For those of you who were in church yesterday, I am revisiting an aside point that I made in the service and that was how good reports and answered prayer do not prove the goodness of God.  I say that because if something good happening means God is good then a negative turn of events automatically means he is not.

I talked about this yesterday in the context of telling my congregation that the doctors have confirmed that I have a “biologic recurrence” of prostate cancer.  I had a prostatectomy two years ago and thought my decisive action meant I could head off radiation and other therapies that frequently go along with the long term recovery of prostate cancer.  However I have gotten a lot of good news recently like, a clean bone scan and a positive prognosis from my oncologist.   It’s been a bit of an emotional roller coaster waiting on test results.  Of course I’m always praying that every scan comes back clean and every blood test comes back with low numbers.

Now don’t get me wrong, I still believe God heals.  I just spent the morning with a man who’s inoperable cancer disappeared two years ago after attending a healing service conducted by a Rwandan Catholic priest.   Also you can believe that when my bone scan came back clean the other day, I raised my hands and praised God for answered prayer, but I didn’t say, “my bone scan is clean, God is so good.” My medical diagnosis and prognosis doesn’t define the reality or the nature of God.

I hit the wall faith-wise a dozen years ago over this scourge of cancer after a rash of funerals I conducted for people I had physically held and prayed for; being so sure that God would prove his goodness by giving them a miraculous healing.  I went on a brutally honest multi-month journey of decision about whether I believed there was a God and if I did was he the good God that I had always believed he was.  My major discovery was that, I didn’t have enough faith to be an atheist.  1) The complexity of creation, 2) the predictability of the Biblical moral code, 3) the overwhelming evidence of the resurrection of Jesus Christ, 4) the consistent fulfillment of hundreds of Biblical Prophesies, 5) the inner voice of conscience, 6) the character of the early apostles and Christ followers, 7) the history, resilience and power of the Christian Church and 8) the persistent testimonies of changed lives, just altogether made any other narrative of history or hope of the future seem ridiculous.

While I am still waiting on one test result, it looks like my chances of a full recovery are about 95%, but my prognosis doesn’t make God any more real or any more benevolent than he already is.  So what’s my message to you.  If you narrowly escape a potentially tragic car accident today or if your biopsy report comes back negative and you conclude that now you know God is good, you are saddling everyone whose automobile gets smashed and whose biopsy comes back positive with the reality that their God isn’t good or worse, non-existent.  How about if we just all pray for health and safety, give thanks for health and safety, but tightly embrace his good presence no matter what?
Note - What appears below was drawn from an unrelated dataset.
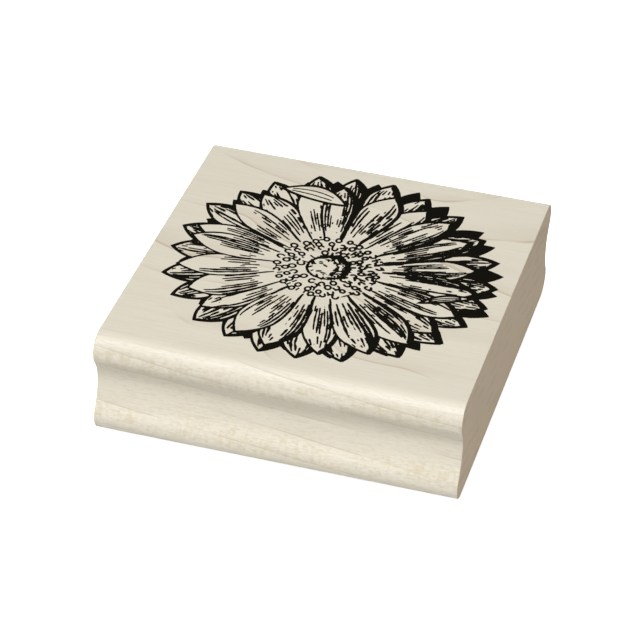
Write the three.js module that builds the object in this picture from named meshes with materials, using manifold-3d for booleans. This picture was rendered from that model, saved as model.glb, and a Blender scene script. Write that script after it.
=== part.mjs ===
// Wood-mounted rubber stamp: a moulded hardwood block with a flower printed on top, and a round
// stack of film, foam, film and rubber die glued under it.
//
// Millimetres, +Z up. The origin is the centre of the footprint, on the plane that the die's
// relief rests on. +X runs along the wood grain, and the moulded grips face -Y and +Y.

import * as THREE from "three";
import Module from "manifold-3d";
import { mergeVertices } from "three/addons/utils/BufferGeometryUtils.js";

// Block: a 3 1/4 in length cut from 3 1/2 in by 1 in moulding.
const BLOCK_LENGTH = 82.55;
const BLOCK_DEPTH = 88.9;
const BLOCK_HEIGHT = 25.4;
const BEAD_RADIUS = 4.2;
const COVE_DEPTH = 2.7;
const COVE_HEIGHT = 13.3;
const ARC_STEPS = 7;

// Stack under the block, from the paper upwards, and the ink on top of it.
const RELIEF_DEPTH = 0.8;
const DIE_FLOOR = 1.2;
const FILM_THICKNESS = 0.125;
const FOAM_THICKNESS = 1.6;
const INK_THICKNESS = 0.1;
const DIE_RADIUS = 36.7;
const DIE_SEGMENTS = 64;

// Flower design, at the size of the picture printed on the block.
const FLOWER_RADIUS = 38.5;
const DIE_SCALE = 0.93;
const PETAL_COUNT = 22;
const PETAL_STEPS = 7;
const PETAL_BASE = 11;
const PETAL_TIP = 35.6;
const PETAL_HALF_WIDTH = 3.1;
const NOTCH_RADIUS = 36.5;
const BACK_PETAL_BASE = 33;
const BACK_PETAL_TIP = 37.3;
const BACK_PETAL_HALF_WIDTH = 1.5;
const FLORET_COUNT = 14;
const FLORET_RADIUS = 1.3;
const FLORET_RING = 7.8;
const FLORET_SIDES = 6;
const DISC_RADIUS = 4.6;
const DISC_SIDES = 20;

// Heights of the layers' lower faces.
const dieFilmZ = RELIEF_DEPTH + DIE_FLOOR;
const foamZ = dieFilmZ + FILM_THICKNESS;
const mountFilmZ = foamZ + FOAM_THICKNESS;
const blockZ = mountFilmZ + FILM_THICKNESS;
const inkZ = blockZ + BLOCK_HEIGHT;

const wasm = await Module();
wasm.setup();

// Turns a closed geometry into a solid that can be joined or cut.
function toSolid(geometry) {
  const bare = geometry.clone();
  bare.deleteAttribute("normal");
  bare.deleteAttribute("uv");
  const merged = mergeVertices(bare, 1e-4);
  const mesh = new wasm.Mesh({
    numProp: 3,
    vertProperties: new Float32Array(merged.attributes.position.array),
    triVerts: new Uint32Array(merged.index.array),
  });
  return new wasm.Manifold(mesh);
}

function toGeometry(solid) {
  const mesh = solid.getMesh();
  const geometry = new THREE.BufferGeometry();
  geometry.setAttribute("position", new THREE.BufferAttribute(mesh.vertProperties, 3));
  geometry.setIndex(new THREE.BufferAttribute(mesh.triVerts, 1));
  geometry.computeVertexNormals();
  return geometry;
}

function makeMaterial(color, roughness) {
  return new THREE.MeshStandardMaterial({ color, roughness, metalness: 0 });
}

function addPiece(group, name, geometry, material, z) {
  const piece = new THREE.Mesh(geometry, material);
  piece.name = name;
  piece.position.z = z;
  group.add(piece);
}

function extrude(shape, depth) {
  return new THREE.ExtrudeGeometry(shape, { depth, bevelEnabled: false, curveSegments: ARC_STEPS });
}

// Points of an arc from one angle to another, both ends included.
function arcPoints(centre, radius, from, to) {
  return Array.from({ length: ARC_STEPS + 1 }, (_, i) => {
    const angle = from + ((to - from) * i) / ARC_STEPS;
    return new THREE.Vector2(centre.x + radius * Math.cos(angle), centre.y + radius * Math.sin(angle));
  });
}

// The cove arc that runs smoothly into a bead and has its deepest point at COVE_HEIGHT.
// x is the inset from the block's outermost plane, y the height.
function coveArc(bead) {
  const rise = Math.abs(COVE_HEIGHT - bead.y);
  const reach = BEAD_RADIUS - COVE_DEPTH;
  const radius = (rise * rise + reach * reach - BEAD_RADIUS * BEAD_RADIUS) / (2 * COVE_DEPTH);
  const centre = new THREE.Vector2(COVE_DEPTH - radius, COVE_HEIGHT);
  const joint = Math.atan2(bead.y - centre.y, bead.x - centre.x);
  return { centre, radius, joint };
}

// One moulded side, from the underside up to the top face, as inset and height.
function gripProfile() {
  const lowBead = new THREE.Vector2(BEAD_RADIUS, BEAD_RADIUS);
  const highBead = new THREE.Vector2(BEAD_RADIUS, BLOCK_HEIGHT - BEAD_RADIUS);
  const lowCove = coveArc(lowBead);
  const highCove = coveArc(highBead);
  return [
    ...arcPoints(lowBead, BEAD_RADIUS, 1.5 * Math.PI, Math.PI + lowCove.joint),
    ...arcPoints(lowCove.centre, lowCove.radius, lowCove.joint, 0).slice(1),
    ...arcPoints(highCove.centre, highCove.radius, 0, highCove.joint).slice(1),
    ...arcPoints(highBead, BEAD_RADIUS, Math.PI + highCove.joint, 0.5 * Math.PI).slice(1),
  ];
}

function blockGeometry() {
  const side = gripProfile();
  const half = BLOCK_DEPTH / 2;
  const front = side.map((p) => new THREE.Vector2(p.x - half, p.y));
  const back = side.map((p) => new THREE.Vector2(half - p.x, p.y)).reverse();
  const section = new THREE.Shape([...front, ...back]);
  const geometry = extrude(section, BLOCK_LENGTH);
  // The section is drawn in depth and height, then stood up so that it runs along X.
  geometry.applyMatrix4(new THREE.Matrix4().set(0, 0, 1, 0, 1, 0, 0, 0, 0, 1, 0, 0, 0, 0, 0, 1));
  geometry.translate(-BLOCK_LENGTH / 2, 0, 0);
  return geometry;
}

// Corners of a regular polygon, counter-clockwise.
function polygonPoints(centre, radius, sides) {
  return Array.from({ length: sides }, (_, i) => {
    const angle = (2 * Math.PI * i) / sides;
    return new THREE.Vector2(centre.x + radius * Math.cos(angle), centre.y + radius * Math.sin(angle));
  });
}

// A flat round sheet of the trimmed stack.
function discGeometry(thickness) {
  return extrude(new THREE.Shape(polygonPoints(new THREE.Vector2(), DIE_RADIUS, DIE_SEGMENTS)), thickness);
}

// Edge of the whole flower: a point for each back petal, and a notch in front of each front petal.
function flowerEdge() {
  return Array.from({ length: 2 * PETAL_COUNT }, (_, i) => {
    const radius = i % 2 ? FLOWER_RADIUS : NOTCH_RADIUS;
    return new THREE.Vector2(radius, 0).rotateAround(new THREE.Vector2(), (Math.PI * i) / PETAL_COUNT);
  });
}

// Bare inside of a front petal along +X: narrow at the base, widest past the middle, pointed at the tip.
function petalInside() {
  const edge = Array.from({ length: PETAL_STEPS - 1 }, (_, i) => {
    const along = (i + 1) / PETAL_STEPS;
    const halfWidth = PETAL_HALF_WIDTH * Math.sin(Math.PI * along ** 1.5) ** 0.8;
    return new THREE.Vector2(THREE.MathUtils.lerp(PETAL_BASE, PETAL_TIP, along), halfWidth);
  });
  const otherEdge = edge.map((p) => new THREE.Vector2(p.x, -p.y));
  const base = new THREE.Vector2(PETAL_BASE, 0);
  const tip = new THREE.Vector2(PETAL_TIP, 0);
  return [base, ...otherEdge, tip, ...edge.reverse()];
}

function backPetalInside() {
  const middle = (BACK_PETAL_BASE + BACK_PETAL_TIP) / 2;
  return [
    new THREE.Vector2(BACK_PETAL_BASE, 0),
    new THREE.Vector2(middle, -BACK_PETAL_HALF_WIDTH),
    new THREE.Vector2(BACK_PETAL_TIP, 0),
    new THREE.Vector2(middle, BACK_PETAL_HALF_WIDTH),
  ];
}

// Copies of a hole turned about the flower's centre, the first one by offset steps.
function holesAround(points, count, offset) {
  return Array.from({ length: count }, (_, i) => {
    const angle = (2 * Math.PI * (i + offset)) / count;
    return new THREE.Path(points.map((p) => p.clone().rotateAround(new THREE.Vector2(), angle)));
  });
}

// The flower as one connected network of lines: its outline with the bare areas left open.
function flowerGeometry(depth) {
  const flower = new THREE.Shape(flowerEdge());
  const floret = polygonPoints(new THREE.Vector2(FLORET_RING, 0), FLORET_RADIUS, FLORET_SIDES);
  flower.holes.push(
    ...holesAround(petalInside(), PETAL_COUNT, 0),
    ...holesAround(backPetalInside(), PETAL_COUNT, 0.5),
    ...holesAround(floret, FLORET_COUNT, 0),
    new THREE.Path(polygonPoints(new THREE.Vector2(), DISC_RADIUS, DISC_SIDES)),
  );
  return extrude(flower, depth);
}

// The relief reaches into the floor sheet before the join, so both are one piece of rubber.
function dieGeometry() {
  const floor = discGeometry(DIE_FLOOR).translate(0, 0, RELIEF_DEPTH);
  const relief = flowerGeometry(RELIEF_DEPTH + DIE_FLOOR / 2).scale(DIE_SCALE, DIE_SCALE, 1);
  return toGeometry(toSolid(floor).add(toSolid(relief)));
}

const maple = makeMaterial(0xe6dcc6, 0.55);
const ink = makeMaterial(0x14120f, 0.6);
const film = makeMaterial(0xe9e6dc, 0.4);
const foam = makeMaterial(0xd9d7d1, 0.9);
const rubber = makeMaterial(0x9c4a3c, 0.7);

const stamp = new THREE.Group();
addPiece(stamp, "wood_block", blockGeometry(), maple, blockZ);
addPiece(stamp, "index_print", flowerGeometry(INK_THICKNESS), ink, inkZ);
addPiece(stamp, "mounting_adhesive", discGeometry(FILM_THICKNESS), film, mountFilmZ);
addPiece(stamp, "foam_cushion", discGeometry(FOAM_THICKNESS), foam, foamZ);
addPiece(stamp, "die_adhesive", discGeometry(FILM_THICKNESS), film, dieFilmZ);
addPiece(stamp, "rubber_die", dieGeometry(), rubber, 0);

export default stamp;
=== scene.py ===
"""Looks of a wood-mounted rubber stamp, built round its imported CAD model.

The maple block, the flower printed on it, and the stack glued under it (film, foam, film, rubber
die) are made here as meshes with procedural materials. Lengths are in metres in Blender; the
flower is drawn in millimetres and scaled when its mesh is made.
"""

import math
from types import SimpleNamespace

import bpy
import numpy as np
from mathutils import Matrix, Vector
from mathutils.geometry import delaunay_2d_cdt


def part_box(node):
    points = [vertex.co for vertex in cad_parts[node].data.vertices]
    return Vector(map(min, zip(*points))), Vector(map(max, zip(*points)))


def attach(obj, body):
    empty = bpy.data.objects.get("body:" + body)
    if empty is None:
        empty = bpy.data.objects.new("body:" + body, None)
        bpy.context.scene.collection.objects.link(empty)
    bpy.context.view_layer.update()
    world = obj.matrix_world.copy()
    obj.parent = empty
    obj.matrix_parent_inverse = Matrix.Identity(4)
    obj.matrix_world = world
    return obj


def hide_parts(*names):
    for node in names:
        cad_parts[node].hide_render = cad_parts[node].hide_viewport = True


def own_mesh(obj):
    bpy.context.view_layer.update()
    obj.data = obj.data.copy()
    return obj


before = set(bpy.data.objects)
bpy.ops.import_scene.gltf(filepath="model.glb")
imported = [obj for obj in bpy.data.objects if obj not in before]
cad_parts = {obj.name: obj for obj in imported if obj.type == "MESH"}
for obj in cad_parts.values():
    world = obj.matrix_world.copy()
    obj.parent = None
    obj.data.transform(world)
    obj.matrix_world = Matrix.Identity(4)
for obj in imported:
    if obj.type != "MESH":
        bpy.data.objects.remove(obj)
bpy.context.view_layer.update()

MM = 0.001

# Camera: a long lens to the right of the front, looking down on the block. Lens and sensor in mm.
CAMERA_PLACE = Vector((134.97, -523.74, 387.55)) * MM
CAMERA_AIM = Vector((-2.86, 4.06, 10.56)) * MM
CAMERA_ROLL = math.radians(2.34)
CAMERA_LENS = 160.94
SENSOR_WIDTH = 36.0

# Moulding, as in the CAD section. The cove is deepest at its height above the block's underside.
BEAD_RADIUS = 4.2 * MM
COVE_DEPTH = 2.7 * MM
COVE_HEIGHT = 13.3 * MM
SUPPORT = 0.4 * MM           # how far inside a bead the flat faces get a line of points of their own
EDGE_SOFTENING = 0.22 * MM   # radius of the sawn ends' edges
ARC_STEPS = 16

# Print on the block, and the die, whose relief is the same flower a little smaller.
INK_THICKNESS = 0.04 * MM
DIE_SCALE = 0.93
PRINT_STEP = 0.07            # mm between the cells that the print is drawn on
DIE_STEP = 0.14              # mm, the same for the die
SIMPLIFY = 0.012             # mm that an outline may move when points are dropped

# Stack under the block.
TRIM_RADIUS = 36.4 * MM
TRIM_WAVE = 0.22 * MM
TRIM_STEPS = 240
RELIEF_DEPTH = 0.8 * MM
FOAM_BULGE = 0.004           # share of the radius that the foam's edge draws in above and below

# Studio. Places and sizes are in metres, powers in watts.
FLOOR_REACH = 6.0
FLOOR_LIFT = 0.92            # how bright the floor glows for the camera alone
WORLD_STRENGTH = 0.11
LIGHT_AIM = Vector((0, 0, 0.015))
LIGHTS = [
    {"name": "key", "place": (0, -1.10, 1.905), "size": (0.6, 0.6), "power": 43.0},
    {"name": "top", "place": (0, 0, 2.2), "size": (1.8, 1.8), "power": 2.8},
    {"name": "back", "place": (0, 1.56, 1.56), "size": (1.4, 1.4), "power": 3.8},
    {"name": "back_fill", "place": (-0.2, 0.8, 0.016), "size": (1.2, 0.024), "power": 1.6},
]


# ---- the printed flower, drawn as a field: positive is ink, negative is bare; lengths in mm ----

FLOWER_RADIUS = 38.5             # tips of the back row
HEART = np.array((-0.75, -1.3))  # how far the flower's centre lies off the middle of its outline
SHADOW = np.radians(14)          # the side of each petal that the light leaves dark
TREMBLE = (2.9, 4.3, 5.9, 7.7, 9.1, 6.1, 11.3, 13.5, 8.3)  # waves in drawn edges, radians per mm
FINEST_STROKE = 0.2              # strokes thinner than this are left out
INK_SPREAD = 0.06                # creep of the ink over each edge
EDGE_REACH = 0.1                 # distance from an edge beyond which the field is flat
SEAM = 0.06                      # overlap of touching strokes, so that no hairline is left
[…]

I can’t say it any better than the prophet Habakkuk after verse 17 of his beautiful song where he vows to rejoice when there are “no grapes on the vine,” when, “the olive crops fail,” when, “the fields produce no food,” when, “there’s no sheep in the pen,” and “no cattle in the stall.”  He concludes triumphantly in Habakkuk 3:18 & 19, with these words: “The Sovereign LORD is my strength; he makes my feet like the feet of a deer, he enables me to go on the heights.”  Oh yeah the Bible give us a P.S here, “For the director of music. On my stringed instruments.”   

So no matter how things turn out today, try to make the majesty and wonder of God the soundtrack for your life.  If you can’t do it by yourself then find some friends who will sing about the goodness of God in your presence.